The PSA model is becoming more widespread in a variety of specialties. Under this model, an independent medical group sells its assets and assigns its revenues to a hospital and is paid on a dollar per RVU basis or similar mechanism for services rendered. The physicians and hospital benefit from tighter alignment and in many cases the arrangement is designed to increase physician compensation. Further, the physicians can maintain their independent medical group structure (including their own compensation plan). This approach allows for joint decision making on key issues of cost and clinical coordination without requiring the physicians to become employees of the hospital.

The common goals of non-employment affiliations in orthopedics are to facilitate physician involvement in lowering the costs of care, reducing readmissions, ensuring coordination among providers, and adhering to care protocols. The reality is that none of these goals can be reached without significant physician involvement and leadership.

Longer-Term Trends Will Facilitate Closer Affiliations

Orthopedic surgeons have enjoyed increasing compensation and have benefited from structural changes to ASC reimbursement. However, moving forward, reimbursement for professional and technical services is expected to flatten, and orthopedics will be challenged by many of the same issues faced by other specialties.

Pressures on the orthopedic status quo include the following:

  • New insurance models are being designed, especially in spine services, to reduce surgical cases and drive down the cost of certain procedures. For example:
    • Physiatrists are being leveraged as the first line of treatment for patients with back pain.
    • Programs are expanding that keep nonoperative patients out of the surgeons’ office and increase volumes to primary care, sports medicine, physiatry, and other specialties.
  • Health reform initiatives and value-based payments will grow in importance.
    • Provider networks (ACOs) may direct patients to lowest-cost facilities and reduce ASC margins.
    • Orthopedists and hospitals will share more risk for overall cost of care and outcomes, increasing incentives for cooperative initiatives.
    • The likely bundled payment mandate in 2016 will require increased integration between orthopedic surgeons and other providers of musculoskeletal care.

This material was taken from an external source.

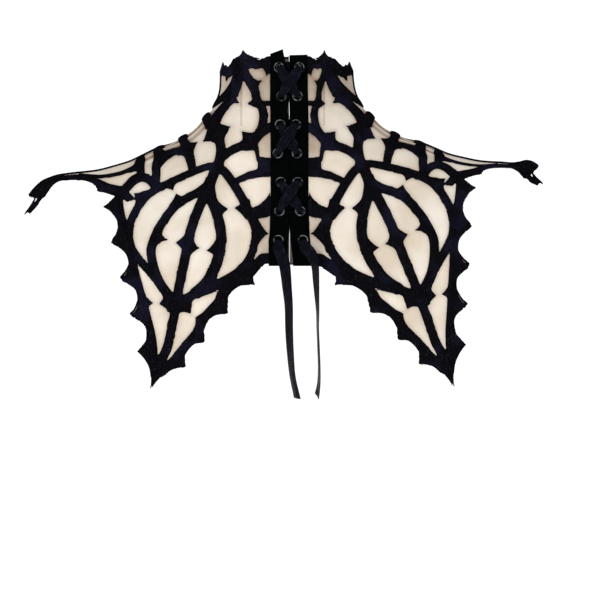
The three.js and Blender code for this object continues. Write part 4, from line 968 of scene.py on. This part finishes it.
def make_lace(name, side):
    stations = [lace_station(np.array([x, EYELET_TOP]), START_HEIGHT, (0, 1), opened)
                for x, opened in LACE_STARTS[side]]
    at = side
    for row in range(1, EYELET_ROWS):
        inside = row % 2 == 0
        next_at = at if inside else -at
        lift = OVER_LIFT if at > 0 and not inside else 0
        start, end = eyelet_place(at, row), eyelet_place(next_at, row + 1)
        along = unit(end - start)
        across = (-along[1] * at, along[0] * at)
        stations.append(lace_station(start, HOLE_HEIGHT, (1, 0), 0))
        near, far = [], []
        for distance, over, under, opened in CROSSING:
            height = (under if inside else over) + lift * float(zone("lift", distance))
            near.append(lace_station(start + along * distance, height, across, opened))
            far.append(lace_station(end - along * distance, height, across, opened))
        middle = lace_station((start + end) / 2, MIDDLE[inside] + lift, across, MIDDLE_OPENED)
        stations += [*near, middle, *far[::-1]]
        at = next_at
    stations.append(lace_station(eyelet_place(at, EYELET_ROWS), LACE_END_HEIGHT, (1, 0), 0))
    stations = np.array(stations)
    for i in range(1, len(stations)):
        if stations[i, 3:6] @ stations[i - 1, 3:6] < 0:
            stations[i, 3:6] *= -1
    way = resample(stations, LACE_STEP)
    widths, thicks, gathered = way[:, 6:].T
    ribbon_mesh(name, way[:, :3], way[:, 3:6], widths, thicks, LACE_CURL + LACE_GATHERED_CURL * gathered)


# The velvet's rounded edge, uneven pile, sunk row of stitches and dents round the eyelets
PLACKET_CELLS, HOLE_MARGIN, HOLE_SNAP = (16, 176), 0.4, 0.15
PILE_DROP, EDGE_ROUND, EDGE_DROP, LINING_RISE = 0.1, 1.6, 1.2, 0.5
WAVER, WAVER_RATES, WAVER_IN = 0.16, (0.2, 0.32), 3
STITCH_SINK, STITCH_IN, STITCH_WIDTH = 0.28, 2.1, 0.45
DENT, DENT_OFF, DENT_WIDTH = 0.35, 2.6, 1.6


def make_placket(name, side):
    share, rise = np.meshgrid(*(np.linspace(0, 1, cells + 1) for cells in PLACKET_CELLS))
    top = between(*PLACKET_TOPS[side], share)
    z = between(PLACKET_BOTTOM, top, rise)
    near, far = edge_at(PLACKET_NEAR[side], z), edge_at(PLACKET_FAR, z)
    x = between(near, far, share)
    a, b, c, d = (k.ravel() for k in corners(np.arange(x.size).reshape(x.shape)))
    tris = np.vstack([np.stack([a, b, c], 1), np.stack([a, c, d], 1)])
    holes = np.array([eyelet_place(side, row) * (side, 1) for row in range(1, EYELET_ROWS + 1)])
    rim = np.stack([x - near, far - x, z - PLACKET_BOTTOM, top - z]).min(0)

    def hole_room(q):
        return norm(q[:, None, :2] - holes, axis=2).min(1) - (EYELET_BORE + HOLE_MARGIN)

    points, tris = cut(np.stack([x, z, rim], -1).reshape(-1, 3), tris, hole_room, HOLE_SNAP)
    x, z, inset = points.T
    edge_fall = 1 - crown(inset, EDGE_ROUND)
    pile = WAVER * np.sin(z * WAVER_RATES[1] + x * WAVER_RATES[0]) * np.clip(inset / WAVER_IN, 0, 1)
    pile -= PILE_DROP + STITCH_SINK * bell(inset, STITCH_IN, STITCH_WIDTH)
    pile -= DENT * bell(hole_room(points), DENT_OFF, DENT_WIDTH)
    outer = on_placket(side * x, z, PLACKET_OUTER - edge_fall * EDGE_DROP + pile)
    inner = on_placket(side * x, z, PLACKET_INNER + edge_fall * LINING_RISE)
    shell(name, "velvet", outer * MM, inner * MM, tris, side < 0, {})


# The eyelet's section from its flange over the rolled lip into the hole: radius and height
EYELET_PROFILE = [(4.5, 0), (4.44, 0.3), (4.2, 0.52), (4.0, 0.6), (3.84, 0.78), (3.6, 0.95), (3.36, 0.9),
                  (3.16, 0.66), (2.9, 0.2), (2.66, -0.5), (2.5, -1.7), (2.8, -1.7), (2.9, -0.05)]
EYELET_STEPS, EYELET_GAP, AXIS_LENGTH = 40, 0.02, 10
LIP_RADIUS, LIP_HEIGHT = (3.2, 4.1), 0.7


def make_eyelet(name, side, row):
    x, z = eyelet_place(side, row)
    foot, top = (on_placket(x, z, PLACKET_OUTER + EYELET_GAP + up) for up in (0, AXIS_LENGTH))
    axis = unit(top - foot)
    one = unit(np.cross(axis, [0, 0, 1.0]))
    two = np.cross(axis, one)
    co, faces = [], []
    for t in np.arange(EYELET_STEPS) * 2 * math.pi / EYELET_STEPS:
        out = one * math.cos(t) + two * math.sin(t)
        co += [foot + out * r + axis * h for r, h in EYELET_PROFILE]
    size = len(EYELET_PROFILE)
    for i in range(EYELET_STEPS):
        n = (i + 1) % EYELET_STEPS
        for k in range(size):
            m = (k + 1) % size
            faces.append((i * size + k, n * size + k, n * size + m, i * size + m))
    # Points on the top of the rolled lip, which carry the painted highlight
    lip = np.array([LIP_RADIUS[0] < r < LIP_RADIUS[1] and h > LIP_HEIGHT for r, h in EYELET_PROFILE])
    make_piece(name, "eyelet_metal", np.array(co) * MM, faces, {"lip": np.tile(lip, EYELET_STEPS)})


# Embroidery and net
STITCH_CELL, STITCH_SNAP, NET_CELL, NET_SNAP = 0.88, 0.12, 2.0, 0.3
NET_UNDER_EDGE, THROUGH_SHARE = 1.4, 0.85
# Drift and length of the stitches' uneven ends: amount, rate by v and rate by turn
DRIFT, LENGTHS = (2.2, 0.7, 40), (0.45, 0.23, 31)
NECK_SHADES, LOW_SHADE, PLACKET_SHADE, ROW_SHADE, FRONT_SHADE = (0.12, 0.26), 0.38, 0.25, 0.2, 0.25
YOKE_SHADE = {-1: 0.12, 1: 0.3}
PUCKER_SHADE, PUCKER_CHANGE = 0.56, 0.5


def ripple(kind, turn, v):
    return kind[0] * np.sin(v * kind[1] + turn * kind[2])


def teeth(along, turn, v):
    """Uneven ends of the stitches, as an offset of the outline."""
    wave = np.sin(along * 2 * math.pi / TOOTH_PITCH + ripple(DRIFT, turn, v))
    length = 1 - LENGTHS[0] + ripple(LENGTHS, turn, v)
    return STITCH_TEETH * wave * zone("calm", surface(turn, v)[:, 2]) * length


def stitch_field(q, front):
    depth, _, along = tracery(*q.T, front)
    return depth + teeth(along, *q.T)


def net_field(q, front):
    return np.maximum(ground_depth(q, front), tracery(*q.T, front, only=edge)[0] - NET_UNDER_EDGE)


def net_shade(side):
    """Painted shade on the net: darker on the neck and in the folds along the shoulder line."""
    out, _, z = surface(*net_points.T).T
    neck = NECK_SHADES[0] * zone("neck_root", z) + NECK_SHADES[1] * zone("neck", z)
    yoke = zone("yoke", z) * (PLACKET_SHADE + YOKE_SHADE[side] * (1 - zone("yoke_top", z)))
    low_cells = LOW_SHADE * zone("low_cells", -z) * (1 - zone("low_out", out))
    near, phase = gathering(*net_points.T)
    fold_shade = near * (PUCKER_SHADE - PUCKER_CHANGE * np.sin(phase))
    beside_rows = ROW_SHADE * zone("rows", net_depth)
    shade = neck + (1 - zone("placket_out", out)) * yoke + low_cells + fold_shade + beside_rows
    return np.where(net_front, FRONT_SHADE, np.clip(shade, 0, 1))


def cloth(name, slot, mesh, side, heights, attributes):
    """One half's sheet between two heights over the surface, and its outer layer's area."""
    points, tris, front = mesh
    outer, inner = (lay(points, front, side, height) for height in heights)
    a, b, c = (outer[tris[:, k]] for k in range(3))
    area = float(norm(np.cross(b - a, c - a), axis=1).sum() / 2)
    return shell(name, slot, outer, inner, tris, side < 0, attributes), area


stitches = half_mesh(STITCH_CELL, stitch_field, STITCH_SNAP)
net_points, net_tris, net_front = half_mesh(NET_CELL, net_field, NET_SNAP)
_, stitch_height, stitch_along = (np.where(stitches[2], *pair) for pair in zip(
    *(tracery(*stitches[0].T, front) for front in (True, False))))
net_depth = np.where(net_front, *(tracery(*net_points.T, front)[0] for front in (True, False)))
through = THROUGH_SHARE * zone("through", net_depth)
stitch_heights = (STITCH_EDGE + STITCH_CROWN * stitch_height, STITCH_FOOT)

for side_name, side in (("left", -1), ("right", 1)):
    shade = net_shade(side)
    tones = {"through": (through * 0, through), "shade": (shade, shade)}
    net, net_area = cloth(f"mesh_{side_name}", "net", (net_points, net_tris, net_front), side,
                          (NET_OUTER, NET_INNER), tones)
    stitched, _ = cloth(f"embroidery_{side_name}", "satin_stitch", stitches, side, stitch_heights,
                        {"along": (stitch_along, stitch_along)})
    make_placket(f"placket_{side_name}", side)
    make_lace(f"lace_{side_name}", side)
    for row in range(1, EYELET_ROWS + 1):
        make_eyelet(f"eyelet_{side_name}_{row}", side, row)


# Stage and light
FLOOR_Z, FLOOR_HALF, FLOOR_GLOW = -0.42, 30.0, 0.72
SKY_FADE = (0.06, 0.2)
LIGHT_TARGET = Vector((0, 0, -0.05))


def make_stage():
    mesh = bpy.data.meshes.new("floor")
    corners = [(x * FLOOR_HALF, y * FLOOR_HALF, FLOOR_Z) for x, y in ((-1, -1), (1, -1), (1, 1), (-1, 1))]
    mesh.from_pydata(corners, [], [(0, 1, 2, 3)])
    mesh.update()
    obj = place("floor", mesh)
    m = Material("floor_paper", Base_Color=(0.93, 0.93, 0.93, 1), Roughness=0.9, Emission_Color=(1, 1, 1, 1),
                 Emission_Strength=FLOOR_GLOW)
    obj.data.materials.append(m.material)


def make_sky(horizon, above):
    """White studio walls all round, brightest level with the object."""
    m = Material("studio", "worlds", "Background", Color=(1, 1, 1, 1))
    parts = m.node("SeparateXYZ")
    m.fill(parts.inputs[0], m.node("TexCoord").outputs["Generated"])
    levels = {"From Min": SKY_FADE[0], "From Max": SKY_FADE[1], "To Min": horizon, "To Max": above}
    fade = m.node("MapRange", **levels)
    m.fill(fade.inputs["Value"], m.maths("ABSOLUTE", parts.outputs["Z"]))
    m.fill(m.shader.inputs["Strength"], fade.outputs["Result"])
    bpy.context.scene.world = m.material


def make_light(name, place_at, size, power):
    light = bpy.data.lights.new(name, "AREA")
    light.shape = "RECTANGLE"
    light.size, light.size_y = size
    light.energy = power
    obj = place(name, light)
    obj.location = place_at
    obj.rotation_euler = (LIGHT_TARGET - Vector(place_at)).to_track_quat("-Z", "Y").to_euler()


make_stage()
for light in (("key", (-1.4, -2.6, 1.5), (1.8, 1.8), 42), ("fill", (1.9, -2.2, 0.6), (2.0, 2.0), 13),
              ("top", (0.1, -0.2, 2.1), (2.0, 1.6), 12), ("front", (0.3, 2.0, 0.9), (2.0, 1.6), 6)):
    make_light(*light)
make_sky(1.1, 0.3)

Over time, these and other pressures will potentially reduce the growth in orthopedic compensation and create a more receptive environment for employment and other affiliation relationships.

The Bottom Line

We’ve made the case that independent orthopedists in most communities are doing well and are not especially interested in working for a hospital. Don’t try to push this rock uphill by attempting to move forward with employment initiatives unless there is clear benefit to both the hospital and interested orthopedists. Our advice is to closely monitor changes in your market and start substantive conversations with independent orthopedists to build trusting relationships that can add value in the current climate and avoid a crisis mentality when market dynamics change. Engage orthopedists in a discussion of the rationale and options for closer affiliation with the hospital and be prepared to move ahead with those who align with at least some part of your vision. After demonstrating your commitment to sharing leadership and rewards with physicians, the opportunities for affiliation will expand rapidly.


  • 1.

    Source: 2008 to 2011 MGMA Physician Compensation and Production Surveys (based on 2007 to 2010 data).

  • 2.

    Source: 2008 to 2011 ECG Management Consultants, Inc., Provider Compensation, Production, and Benefits Surveys (based on 2007 to 2010 data).

  • 3.

    “Physician Alignment in an Era of Change,” HealthLeaders Media, September 2010.

  • 4.

    The most traditional way to align with orthopedists is by providing them a superlative clinical and operating experience in your ORs. For further details, see “Hitting Your
    Stride: Aligning With Surgeons to Develop Your Orthopedic Program,” Insight, January 2009.